Monday, July 13, 2009

Honduras dust starting to settle

This is basically a not very useful post where in a hurry I will limit myself in pointing out articles that basically confirm some of what was written in this blog for the last two weeks. Not that I am any brighter, mind you!!!! Just that certain things can be said bluntly by a blog but cannot be articulated in the press for quite a while. The good news here is that when the press starts articulating things that are not necessarily very PC, it means that politicians are either already managing such scenarios or getting ready to do so. Without much ado, as a way to remove Honduras from our pressing agenda and go back to more pressing issues in Venezuela:

The Washington Post Editorial of last Thursday was titled, "A Chance for Honduras". In it Chavez was not surprisingly pointed out as the main culprit of the Honduran mess. The editorial starts as expected bemoaning yet another attack on democracy but wastes no time in making its condemnation of Chavez. "Fortunately, Mr. Chavez wasted his advantage: His foolish attempt to fly Mr. Zelaya back into Tegucigalpa on Sunday flopped, producing a ludicrous televised circus in the air and deadly violence on the ground." Apparently what I was already writing one Sunday ago was also what was thought in DC though they waited until Thursday.

But it gets better: "Now, with some help from the Obama administration, what could have been a catastrophe has become an opportunity to deal a defeat to the populist authoritarianism that Mr. Chavez and Mr. Zelaya represent."

And yet much better at the end: "Mr. Chavez dreams of a putsch in Tegucigalpa that would produce another lawless autocracy like his own; instead, he could watch as a peaceful solution is brokered by the United States and moderate Latin allies that would reinforce the Organization of American States' democracy charter." Woah!!! Now Honduras is a potential example on how to deal with a post Chavez transition....

The New York Times Friday also echoes some of the stuff I wrote in that Chavez and Insulza had ruled themselves out of mediation and thus real diplomacy could start taking place. The end of the editorial is another blow, softer maybe, but equally telling: "That left Washington available to help as an honest broker — a refreshing role given its history in the region.

There must be no going back to Latin America’s all-too-recent era of serial coups and big-power meddling. If the negotiations resolve the crisis, the whole hemisphere will benefit. It may be too much to hope for, but perhaps Mr. Zelaya — and his biggest backers, Mr. Chavez and President Daniel Ortega of Nicaragua — will also come out of this with a greater respect for democracy, the rule of law and even the United States. "

I have news for the NYT, the very last part ain't gonna happen.

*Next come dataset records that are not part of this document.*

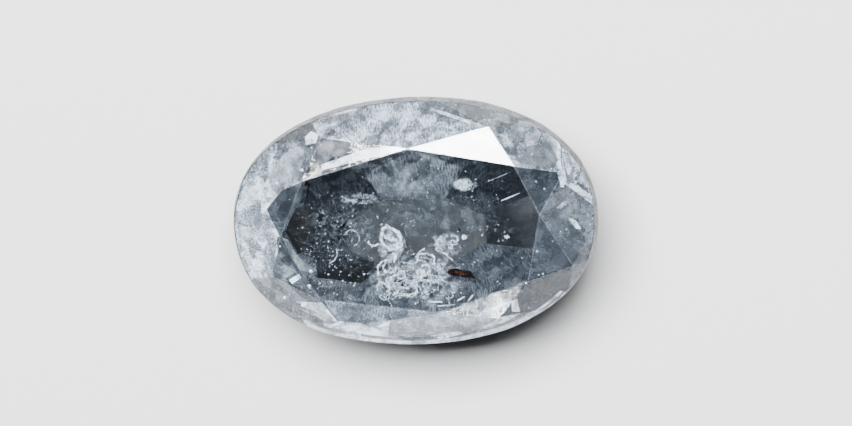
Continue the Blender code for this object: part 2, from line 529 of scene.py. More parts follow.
def grown(name: str, seed_mesh: bpy.types.Mesh, tree: bpy.types.NodeTree,
          sizes: dict[str, Any]) -> bpy.types.Object:
    """Run a geometry tree on a mesh and keep the result as a plain mesh.

    Args:
        name: Name of the piece.
        seed_mesh: Mesh that the tree starts from.
        tree: Geometry tree.
        sizes: Value of each named input.

    Returns:
        The piece, a plain mesh with its material.
    """
    helper = link_object(name + "_seed", seed_mesh)
    modifier = helper.modifiers.new("grow", "NODES")
    modifier.node_group = tree
    for item in tree.interface.items_tree:
        if item.in_out == "INPUT" and item.name in sizes:
            modifier[item.identifier] = sizes[item.name]
    evaluated = helper.evaluated_get(bpy.context.evaluated_depsgraph_get())
    mesh = bpy.data.meshes.new_from_object(evaluated)
    mesh.name = name
    bpy.data.objects.remove(helper, do_unlink=True)
    bpy.data.meshes.remove(seed_mesh)
    return link_object(name, mesh)


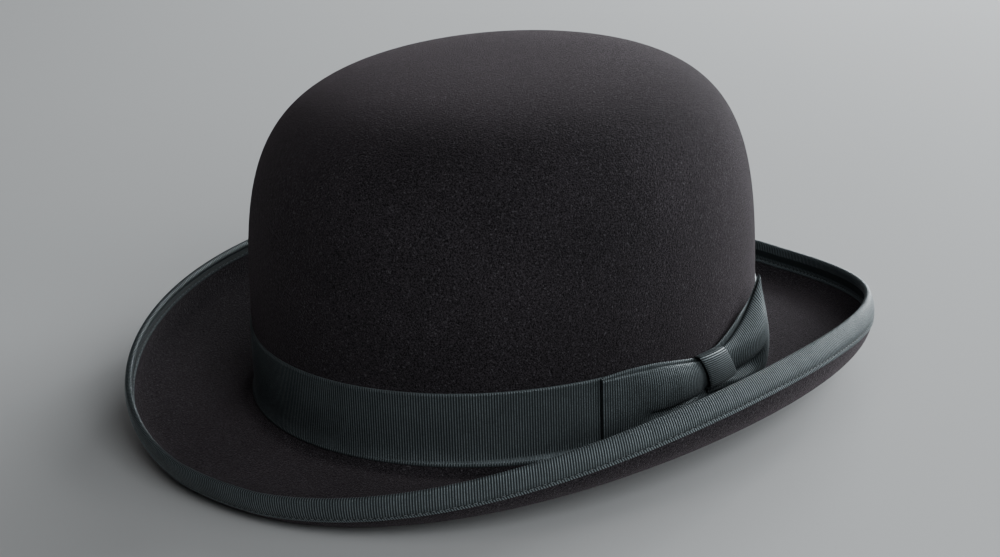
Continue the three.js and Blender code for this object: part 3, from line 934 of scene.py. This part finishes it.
def add_camera():
    back = direction(CAMERA_AZIMUTH, CAMERA_ELEVATION)
    right = Vector((math.cos(CAMERA_AZIMUTH), math.sin(CAMERA_AZIMUTH), 0))
    up = back.cross(right)
    turned_right = right * math.cos(CAMERA_ROLL) + up * math.sin(CAMERA_ROLL)
    turned_up = up * math.cos(CAMERA_ROLL) - right * math.sin(CAMERA_ROLL)
    target = right * AIM_RIGHT + Vector((0, 0, AIM_HEIGHT + LIFT * MM))
    data = bpy.data.cameras.new("camera")
    data.lens = CAMERA_LENS
    data.sensor_width = 36
    data.clip_start = 0.02
    camera = bpy.data.objects.new("camera", data)
    bpy.context.scene.collection.objects.link(camera)
    turn = Matrix((turned_right, turned_up, back)).transposed()
    camera.matrix_world = Matrix.Translation(target + back * CAMERA_DISTANCE) @ turn.to_4x4()
    bpy.context.scene.camera = camera


def softbox(name, bearing, elevation, power, size=0.9, color=(1, 1, 1)):
    """A square softbox turned to the hat; bearing 0 is over the camera and 90 to its right."""
    middle = Vector((0, 0, LIGHT_AIM_HEIGHT))
    toward = direction(CAMERA_AZIMUTH + math.radians(bearing), math.radians(elevation))
    data = bpy.data.lights.new(name, "AREA")
    data.shape = "SQUARE"
    data.size = size
    data.energy = power
    data.color = color
    lamp = bpy.data.objects.new(name, data)
    lamp.location = middle + LIGHT_DISTANCE * toward
    lamp.rotation_euler = (middle - lamp.location).to_track_quat("-Z", "Y").to_euler()
    bpy.context.scene.collection.objects.link(lamp)


def add_set():
    mesh = bpy.data.meshes.new("floor")
    size = FLOOR_HALF_SIZE
    corners = [(-size, -size, 0), (size, -size, 0), (size, size, 0), (-size, size, 0)]
    mesh.from_pydata(corners, [], [(0, 1, 2, 3)])
    mesh.materials.append(floor_material())
    floor = bpy.data.objects.new("floor", mesh)
    bpy.context.scene.collection.objects.link(floor)
    world = bpy.data.worlds.new("studio")
    bpy.context.scene.world = world
    world.use_nodes = True
    background = world.node_tree.nodes["Background"]
    background.inputs["Color"].default_value = (0.9, 0.95, 1, 1)
    background.inputs["Strength"].default_value = 0.02
    cool = (0.93, 0.975, 1)
    softbox("key_back_right", 122, 15, 26, size=1.05, color=cool)
    softbox("back_right", 152, 14, 19, color=cool)
    softbox("right_low", 66, 12, 2, color=cool)
    softbox("right_high", 60, 30, 2.2, color=cool)
    softbox("front", 25, 30, 9, color=cool)
    softbox("top_front", -30, 58, 1.6)


add_camera()
add_set()
felt_body()
ribbed_band()
ribbed_binding()
binding_stitches("binding_top_stitches", ["binding_top_thread"], 0.18, 1)
binding_stitches("binding_under_stitches", ["binding_under_thread"], -FELT - 0.18, -1)
front_loop()
rear_loop()
bow_knot()
bow_tack()
lining_tip()
lining_side()
lining_cord()
sweatband()
sweatband_stitches()
reed()
reed_tape()
inner_bow()
size_ticket()
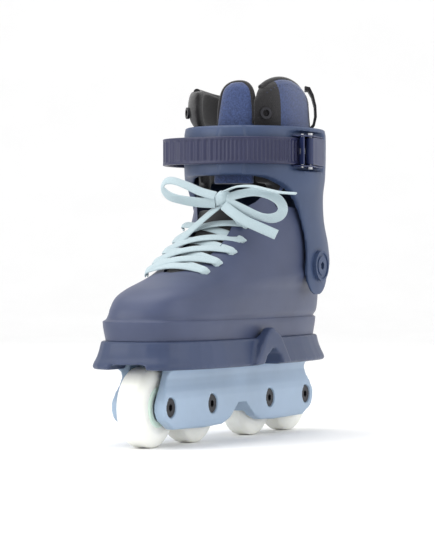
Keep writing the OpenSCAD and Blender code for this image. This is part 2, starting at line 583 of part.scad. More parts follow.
lever = [[54.2, 51], [55.2, 60], [54.4, 70], [53.6, 78.5], [54.6, 80], [55.7, 77], [57.3, 67], [58.6, 58], [59.3, 50.5],
    [57, 49]];
module buckle_lever() color("#26344f") difference() {
    union() {
        plan_prism(lever, 213.9, 235.4);
        translate([pin_at[0], pin_at[1], 213.9]) cylinder(h = 21.5, r = 3.2);
    }
    translate([pin_at[0], pin_at[1], 200]) cylinder(h = 50, r = 1.6 + run);
}

boot_shell();
pivot_washers();
pivot_nuts();
cuff_bolts();
shock_absorber();
footbed();
liner_foot();
tongue_lower();
lace_laced();
lace_knot();
lace_loop_outer();
lace_loop_inner();
lace_tail_upper();
lace_tail_lower();
sole_plate();
sole_screws();
frame();
frame_bolts();
frame_nuts();
axle_bolts();
axle_sleeves();
bearing_spacers();
bearing_inner_rings();
tyre(0);  // wheel_1_tyre
hub(0);  // wheel_1_hub
bearings(0);  // wheel_1_bearings
balls(0);  // wheel_1_balls
tyre(1);  // wheel_2_tyre
hub(1);  // wheel_2_hub
bearings(1);  // wheel_2_bearings
balls(1);  // wheel_2_balls
tyre(2);  // wheel_3_tyre
hub(2);  // wheel_3_hub
bearings(2);  // wheel_3_bearings
balls(2);  // wheel_3_balls
tyre(3);  // wheel_4_tyre
hub(3);  // wheel_4_hub
bearings(3);  // wheel_4_bearings
balls(3);  // wheel_4_balls
cuff();
liner_collar();
tongue_upper();
pull_loop();
liner_eyelets();
ladder_strap();
strap_bolt();
strap_nut();
buckle_base();
buckle_rivets();
lever_pin();
pawl_pin();
pawl_spring();
holding_pawl();
buckle_lever();
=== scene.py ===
import math

import bmesh
import bpy
import numpy as np
from mathutils import Matrix, Vector


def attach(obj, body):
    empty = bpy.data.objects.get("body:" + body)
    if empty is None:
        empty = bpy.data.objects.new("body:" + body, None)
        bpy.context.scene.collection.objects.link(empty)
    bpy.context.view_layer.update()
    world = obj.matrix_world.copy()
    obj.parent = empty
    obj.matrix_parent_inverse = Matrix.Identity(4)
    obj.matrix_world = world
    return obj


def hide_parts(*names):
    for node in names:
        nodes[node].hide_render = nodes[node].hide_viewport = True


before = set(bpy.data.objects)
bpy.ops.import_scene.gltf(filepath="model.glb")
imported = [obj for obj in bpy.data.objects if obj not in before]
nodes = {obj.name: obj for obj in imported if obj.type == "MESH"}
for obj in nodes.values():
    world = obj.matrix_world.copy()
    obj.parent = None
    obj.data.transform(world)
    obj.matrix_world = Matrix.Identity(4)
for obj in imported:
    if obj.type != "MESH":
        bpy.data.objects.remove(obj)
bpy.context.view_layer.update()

# ---------------------------------------------------------------- camera
SENSOR = 36  # mm
LENS = 161.4  # mm
cam_data = bpy.data.cameras.new("camera")
cam_data.sensor_width = SENSOR
cam_data.lens = LENS
cam = bpy.data.objects.new("camera", cam_data)
bpy.context.scene.collection.objects.link(cam)
eye = Vector((0.879, -1.688, 0.133))
aim = Vector((0, 0, 0.1296))
cam.location = eye
cam.rotation_euler = (aim - eye).to_track_quat("-Z", "Y").to_euler()
bpy.context.scene.camera = cam
bpy.context.scene.view_settings.view_transform = "Standard"


# ---------------------------------------------------------------- materials
def lin(c):
    out = []
    for v in c:
        v = v / 255
        out.append(v / 12.92 if v <= 0.04045 else ((v + 0.055) / 1.055) ** 2.4)
    return (*out, 1)


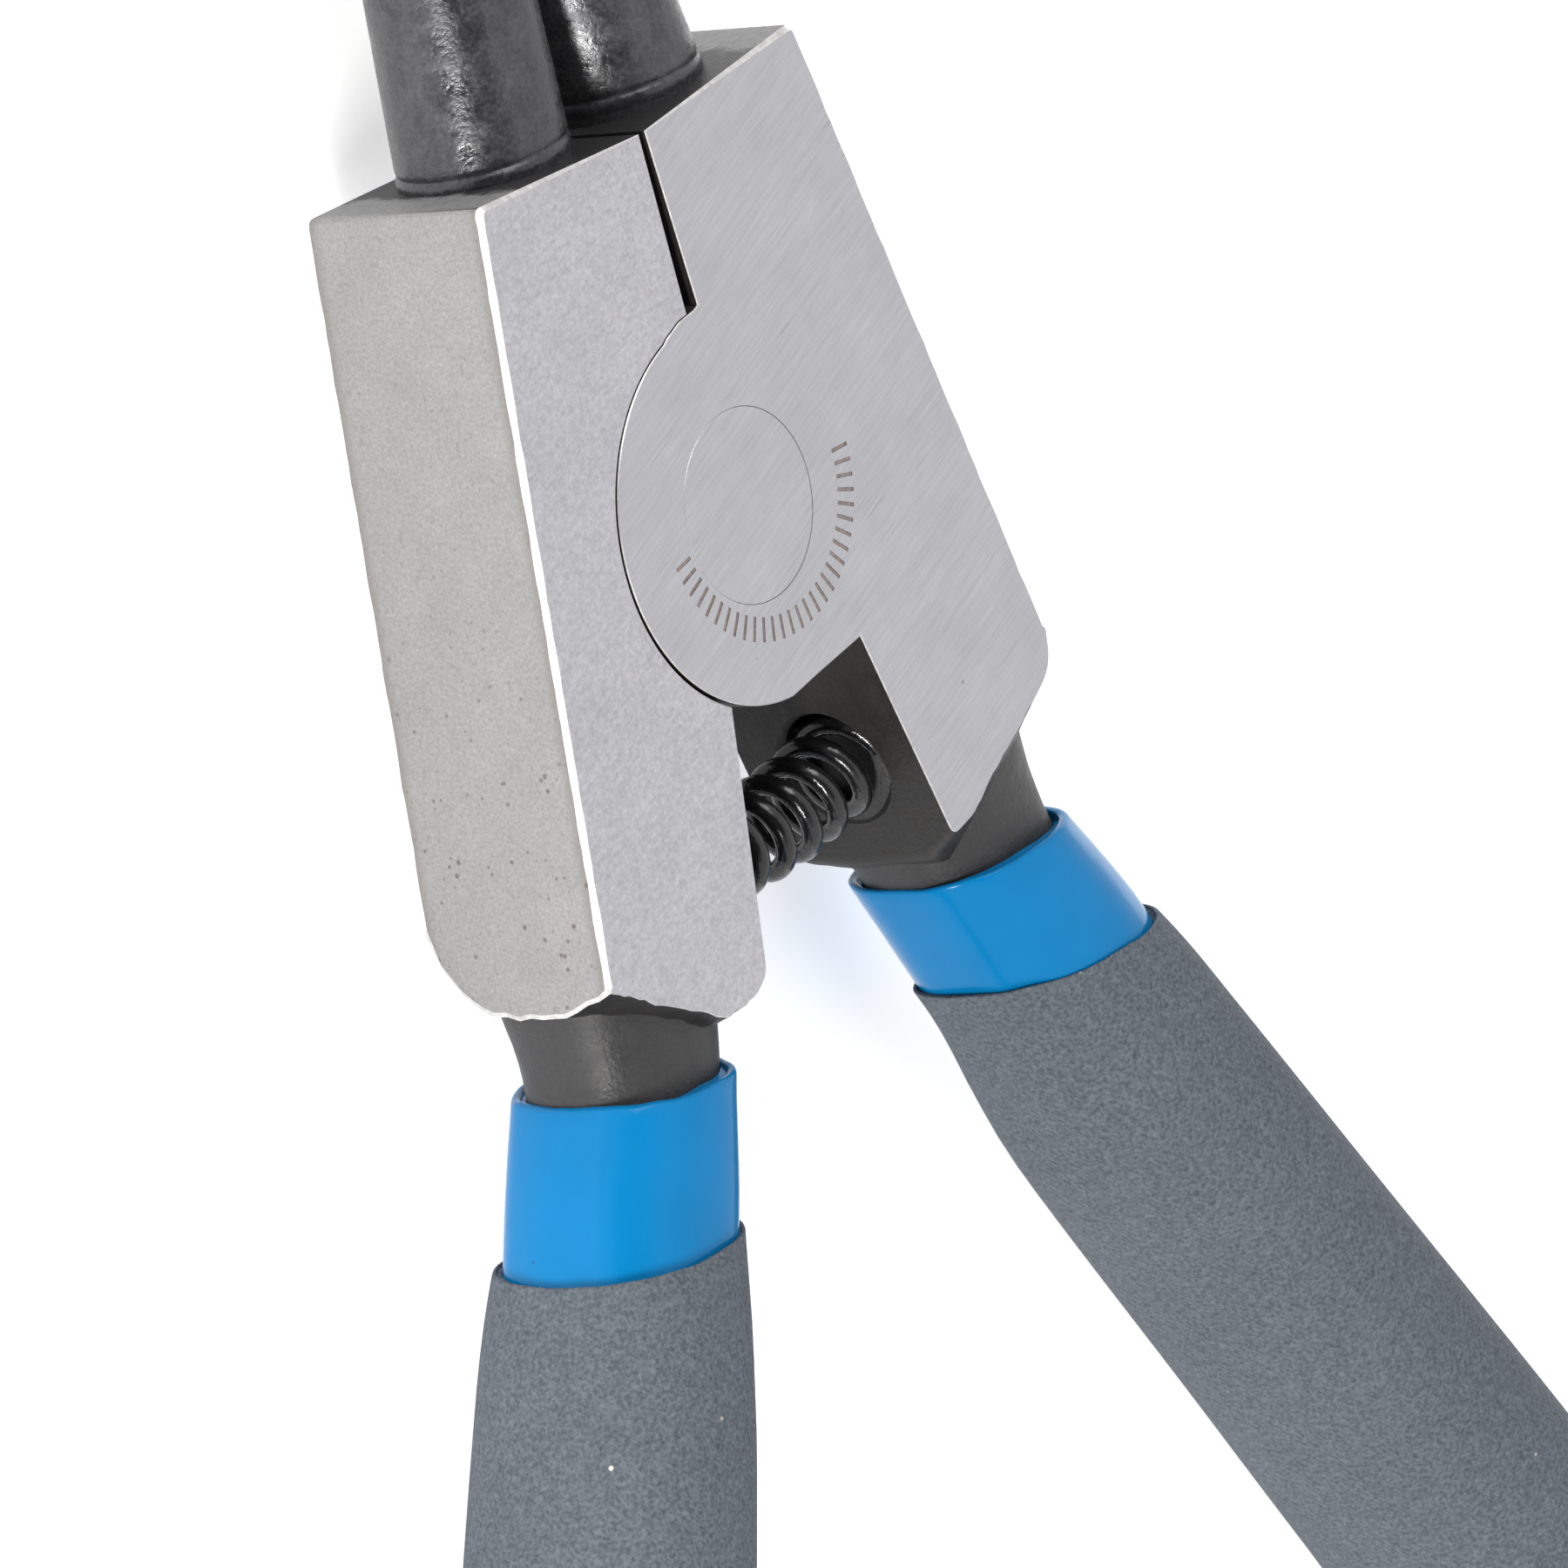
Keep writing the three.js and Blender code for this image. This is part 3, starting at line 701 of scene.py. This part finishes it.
def smooth_run(points, count):
    """Evenly spaced points on a smooth curve through the given ones."""
    p = np.asarray(points, float)
    p = np.vstack([2 * p[0] - p[1], p, 2 * p[-1] - p[-2]])
    dense = []
    for i in range(1, len(p) - 2):
        a, b, c, d = p[i - 1 : i + 3]
        bend, twist = 2 * a - 5 * b + 4 * c - d, 3 * b - a - 3 * c + d
        shares = np.linspace(0, 1, 24, endpoint=False)
        dense += [0.5 * (2 * b + (c - a) * t + bend * t**2 + twist * t**3) for t in shares]
    dense.append(p[-2])
    dense = np.array(dense)
    lengths = np.concatenate([[0], np.cumsum(np.linalg.norm(np.diff(dense, axis=0), axis=1))])
    at = np.linspace(0, lengths[-1], count)
    return np.stack([np.interp(at, lengths, dense[:, i]) for i in range(dense.shape[1])], 1)


def rounded_corner(before, corner, after, radius, count=4):
    """A few points that round a corner off."""
    before, corner, after = (np.asarray(v, float) for v in (before, corner, after))
    start = corner + (before - corner) / np.linalg.norm(before - corner) * radius
    end = corner + (after - corner) / np.linalg.norm(after - corner) * radius
    return [(1 - t) ** 2 * start + 2 * t * (1 - t) * corner + t * t * end for t in np.linspace(0, 1, count)]


def ripple(at, seed, size=1.0):
    """An irregular wave along a length in mm, within about plus or minus one."""
    waves = np.random.default_rng(seed)
    total = 0.0
    for step in range(5):
        frequency = (1.1 + 1.35 * step) * (0.85 + 0.3 * waves.random()) / size
        total = total + math.sin(at * frequency + 6.28 * waves.random()) / (1 + 0.45 * step)
    return total / 2.0


def outer_edge_x(y):
    return OUTER_EDGE[0] + OUTER_EDGE[1] * y


def inner_face_x(y):
    return INNER_FACE[0] + INNER_FACE[1] * y


# ---------------------------------------------------------------- levers


def lower_end_at(z, side):
    """The side corner's y, the four points and the inner end's y at one height."""
    heights = [row[0] for row in LOWER_END]
    values = [float(np.interp(z, heights, [row[i] for row in LOWER_END])) for i in range(1, 10)]
    return float(np.interp(z, *SIDE_END[side])), np.array(values[:8]).reshape(4, 2), values[8]


def head_outline(z, side):
    """The block's outline at one height, clockwise from the seam's top, with a name for each stretch."""
    corner_y, lower, inner_end_y = lower_end_at(z, side)
    corner_y += 0.10 * ripple(z * 1.6, CORNER_SEED[side])
    top_corner = (outer_edge_x(HEAD_TOP_Y), HEAD_TOP_Y)
    corner = (outer_edge_x(corner_y), corner_y)
    inner_end = (inner_face_x(inner_end_y), inner_end_y)
    stretches = [("top", [SEAM_TOP])]
    stretches.append(("outer", rounded_corner(SEAM_TOP, top_corner, corner, 0.4)))
    edge_y = np.linspace(HEAD_TOP_Y - 0.9, corner_y + 0.15, 44)
    stretches.append(("outer", [(outer_edge_x(y), y) for y in edge_y]))
    run = smooth_run([corner, *lower, inner_end], 34)
    for i in range(1, len(run) - 1):
        along = run[i + 1] - run[i - 1]
        across = np.array([-along[1], along[0]]) / np.linalg.norm(along)
        fade = min(1.0, i / 5, (len(run) - 1 - i) / 5)
        run[i] = run[i] + across * LOWER_RIPPLE[side] * fade * ripple(i * 0.42 + z * 0.5, LOWER_SEED[side])
    stretches.append(("lower", [(corner[0] - 0.05, corner[1] - 0.08), *run[2:-3]]))
    inner_top = (inner_face_x(-5.5), -5.5)
    stretches.append(("inner", rounded_corner(run[-4], inner_end, inner_top, 0.55, 5)))
    stretches.append(("inner", [inner_top]))
    stretches.append(("seam", [SEAM_KINK]))
    points = np.array([p for _, group in stretches for p in group], float)
    names = [name for name, group in stretches for _ in group]
    return points, names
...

What is a little worrisome is that the interest of the West for threatened democracies in Latin America might not last long. The Washington Post has this Sunday about the recent ethnic clashes in China: "The United States and other Western countries have tried for years, in vain, to persuade Chinese leaders to change policy in Tibet. Unlike the Dalai Lama, Uighurs get little love in Paris or Hollywood; mostly they are known for the alleged militants held at the Guantanamo Bay prison, who have been found to pose no threat but who (with four recent exceptions) have not been released, for lack of a place to send them. But this minority, too, deserves support. The brutal suppression of the Uighurs' legitimate demands for justice will not make them go away; it will only weaken China's ability to hold on to the territory in the long term."

Ignoring the people that oppose Chavez and his hired help will only create future problems for the US, and the West. Chavez, like the Chinese leadership, is on a trip of racial/cultural superiority and those things end up in disaster. If in China such claims are clear, in Venezuela it is politically clear and soon enough will acquire additional cultural and racial action, as we can see in Peru or Bolivia.

Finally my prediction of the end of Insulza is getting close to be fulfilled: El Mercurio of Chile writes (in Spanish, sorry) that the US has announced to President Bachelet, as a courtesy I suppose, that they will not support the reelection of Insulza for the OAS secretary position. In short, Honduras was a double jeopardy for Insulza who was seen as personally invested in the return of Cuba to the OAS at the San Pedro Sula conference a few weeks ago. If to this you add his dismal intromission in Honduras where his role was closer to the one of the executioner than to the negotiator, it is clear that not only the US is going to withdraw its support, but many other countries, including Venezuela where Chavez has shown often enough that he is grateful for nothing.